------ Information shown
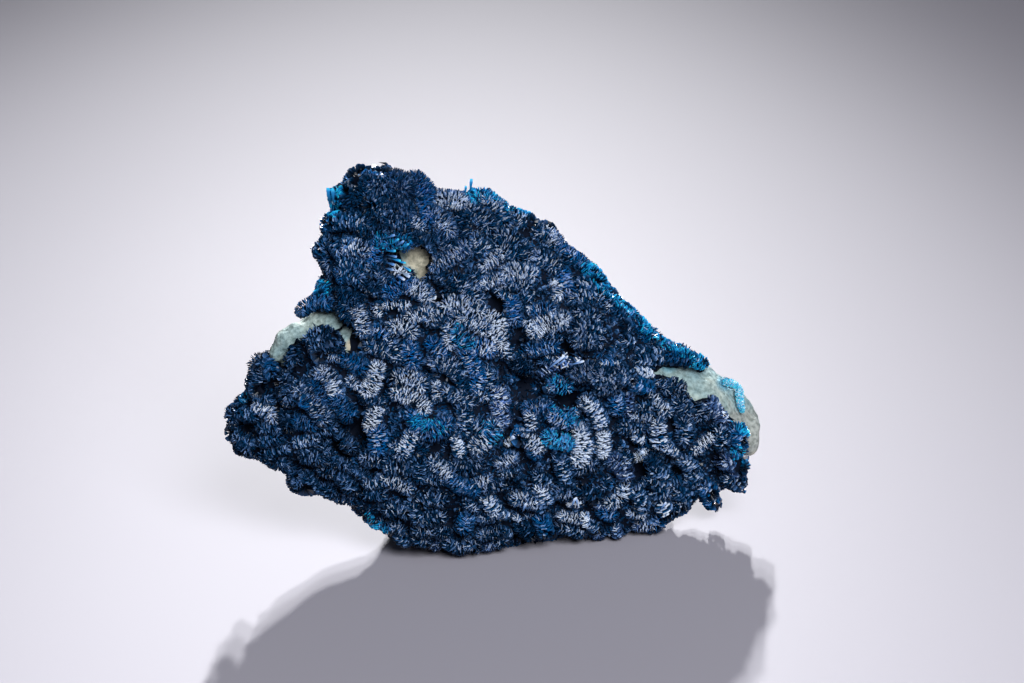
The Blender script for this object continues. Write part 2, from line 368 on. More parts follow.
# Lines along which most blades are azure, how far from a line that fades, and their largest share
AZURE_LINES = (
    ((9.7, 28.5), (15.8, 23.3)), ((15.8, 22.6), (21.2, 19.9)), ((20.5, 18.9), (21.6, 19.3)),
    ((-7.6, 13.4), (-5.2, 12.6)), ((-0.3, 12.7), (0.3, 11.9)), ((6.2, 17.2), (7.2, 16.6)),
    ((6.6, 14.9), (7.9, 13.6)), ((-3.6, 22.3), (-2.6, 21.2)), ((-11.1, 31.3), (-9.0, 31.3)),
    ((-1.8, 36.2), (0.5, 36.2)), ((1.8, 35.3), (3.6, 34.8)), ((-16.3, 36.6), (-16.1, 34.8)),
    ((-17.7, 27.3), (-17.0, 26.6)), ((24.6, 13.4), (25.4, 12.8)), ((24.6, 10.0), (25.1, 9.4)),
    ((-12.2, 3.2), (-11.2, 2.4)),
)
AZURE_REACH = 0.6
AZURE_SHARE = 0.75
AZURE_UNEVEN = (0.2, 1.6)


def seen_at(points):
    """Where the camera sees points given in mm: rows of (u, v)."""
    away = np.asarray(points) - np.array(CONTACT)
    nearer = 1 - away @ np.array(TOWARDS) / CAMERA_DISTANCE
    u = CENTRE_U + (away @ np.array(RIGHT) - CENTRE_U) / nearer
    v = CENTRE_V + (away @ np.array(UP) - CENTRE_V) / nearer
    return np.stack((u, v), axis=-1)


def in_outline(spots, outline):
    """Whether each (u, v) lies inside an outline."""
    inside = np.zeros(len(spots), dtype=bool)
    for (u0, v0), (u1, v1) in zip(outline, outline[1:] + outline[:1]):
        if v0 != v1:
            spans = (spots[:, 1] < v0) != (spots[:, 1] < v1)
            crossing = u0 + (spots[:, 1] - v0) / (v1 - v0) * (u1 - u0)
            inside ^= spans & (spots[:, 0] < crossing)
    return inside


def in_windows(points):
    """Whether the camera sees each point over a bare place, with no rock before it."""
    points = np.asarray(points)
    spots = seen_at(points)
    bare = np.zeros(len(points), dtype=bool)
    for outline in WINDOWS:
        bare |= in_outline(spots, outline)
    for k in np.flatnonzero(bare):
        way = Vector(points[k]) - EYE
        bare[k] = rock_tree.ray_cast(EYE, way.normalized(), way.length)[0] is None
    return bare


def in_hollows(points):
    """Whether the camera sees each point in one of the dark hollows."""
    spots = seen_at(points)
    return np.any([
        np.linalg.norm((spots - (u, v)) / (1, HOLLOW_HEIGHT), axis=1)
        < reach * HOLLOW_SHARE * rng.uniform(*HOLLOW_RAGGED, len(spots))
        for u, v, reach in HOLLOWS
    ], axis=0)


def line_gap(spots, start, end):
    """How far each (u, v) lies from a line."""
    start, end = np.array(start), np.array(end)
    t = np.clip((spots - start) @ (end - start) / ((end - start) @ (end - start)), 0, 1)
    return np.linalg.norm(spots - start - t[:, None] * (end - start), axis=1)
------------
§ **Goal of the exercise**
Copy out each line exactly.

§ **Task answer**
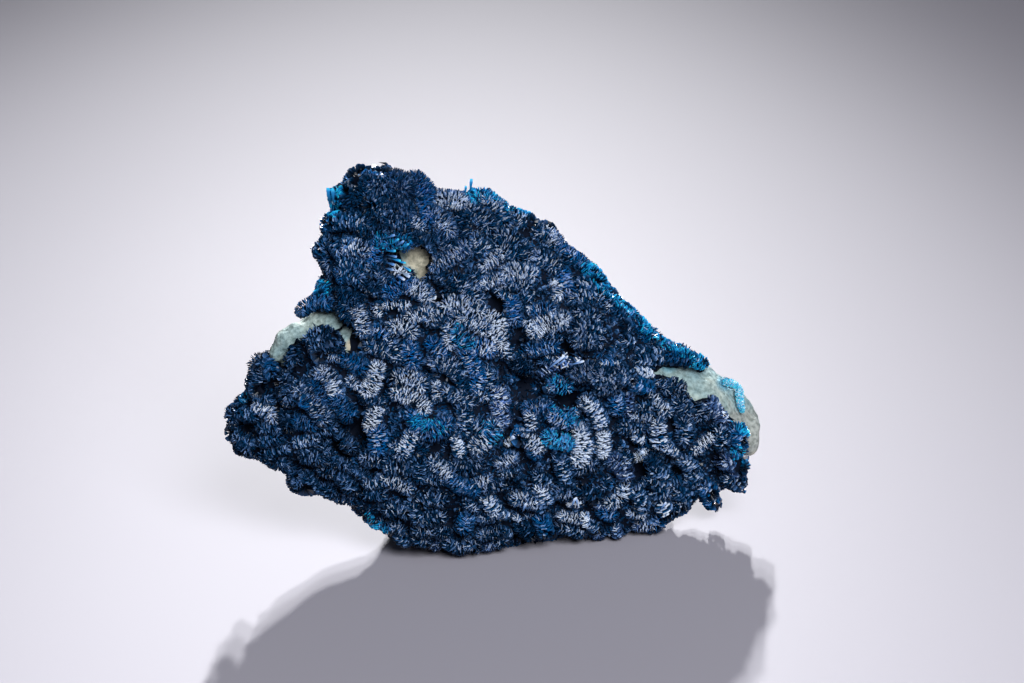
The Blender script for this object continues. Write part 2, from line 368 on. More parts follow.
# Lines along which most blades are azure, how far from a line that fades, and their largest share
AZURE_LINES = (
    ((9.7, 28.5), (15.8, 23.3)), ((15.8, 22.6), (21.2, 19.9)), ((20.5, 18.9), (21.6, 19.3)),
    ((-7.6, 13.4), (-5.2, 12.6)), ((-0.3, 12.7), (0.3, 11.9)), ((6.2, 17.2), (7.2, 16.6)),
    ((6.6, 14.9), (7.9, 13.6)), ((-3.6, 22.3), (-2.6, 21.2)), ((-11.1, 31.3), (-9.0, 31.3)),
    ((-1.8, 36.2), (0.5, 36.2)), ((1.8, 35.3), (3.6, 34.8)), ((-16.3, 36.6), (-16.1, 34.8)),
    ((-17.7, 27.3), (-17.0, 26.6)), ((24.6, 13.4), (25.4, 12.8)), ((24.6, 10.0), (25.1, 9.4)),
    ((-12.2, 3.2), (-11.2, 2.4)),
)
AZURE_REACH = 0.6
AZURE_SHARE = 0.75
AZURE_UNEVEN = (0.2, 1.6)


def seen_at(points):
    """Where the camera sees points given in mm: rows of (u, v)."""
    away = np.asarray(points) - np.array(CONTACT)
    nearer = 1 - away @ np.array(TOWARDS) / CAMERA_DISTANCE
    u = CENTRE_U + (away @ np.array(RIGHT) - CENTRE_U) / nearer
    v = CENTRE_V + (away @ np.array(UP) - CENTRE_V) / nearer
    return np.stack((u, v), axis=-1)


def in_outline(spots, outline):
    """Whether each (u, v) lies inside an outline."""
    inside = np.zeros(len(spots), dtype=bool)
    for (u0, v0), (u1, v1) in zip(outline, outline[1:] + outline[:1]):
        if v0 != v1:
            spans = (spots[:, 1] < v0) != (spots[:, 1] < v1)
            crossing = u0 + (spots[:, 1] - v0) / (v1 - v0) * (u1 - u0)
            inside ^= spans & (spots[:, 0] < crossing)
    return inside


def in_windows(points):
    """Whether the camera sees each point over a bare place, with no rock before it."""
    points = np.asarray(points)
    spots = seen_at(points)
    bare = np.zeros(len(points), dtype=bool)
    for outline in WINDOWS:
        bare |= in_outline(spots, outline)
    for k in np.flatnonzero(bare):
        way = Vector(points[k]) - EYE
        bare[k] = rock_tree.ray_cast(EYE, way.normalized(), way.length)[0] is None
    return bare


def in_hollows(points):
    """Whether the camera sees each point in one of the dark hollows."""
    spots = seen_at(points)
    return np.any([
        np.linalg.norm((spots - (u, v)) / (1, HOLLOW_HEIGHT), axis=1)
        < reach * HOLLOW_SHARE * rng.uniform(*HOLLOW_RAGGED, len(spots))
        for u, v, reach in HOLLOWS
    ], axis=0)


def line_gap(spots, start, end):
    """How far each (u, v) lies from a line."""
    start, end = np.array(start), np.array(end)
    t = np.clip((spots - start) @ (end - start) / ((end - start) @ (end - start)), 0, 1)
    return np.linalg.norm(spots - start - t[:, None] * (end - start), axis=1)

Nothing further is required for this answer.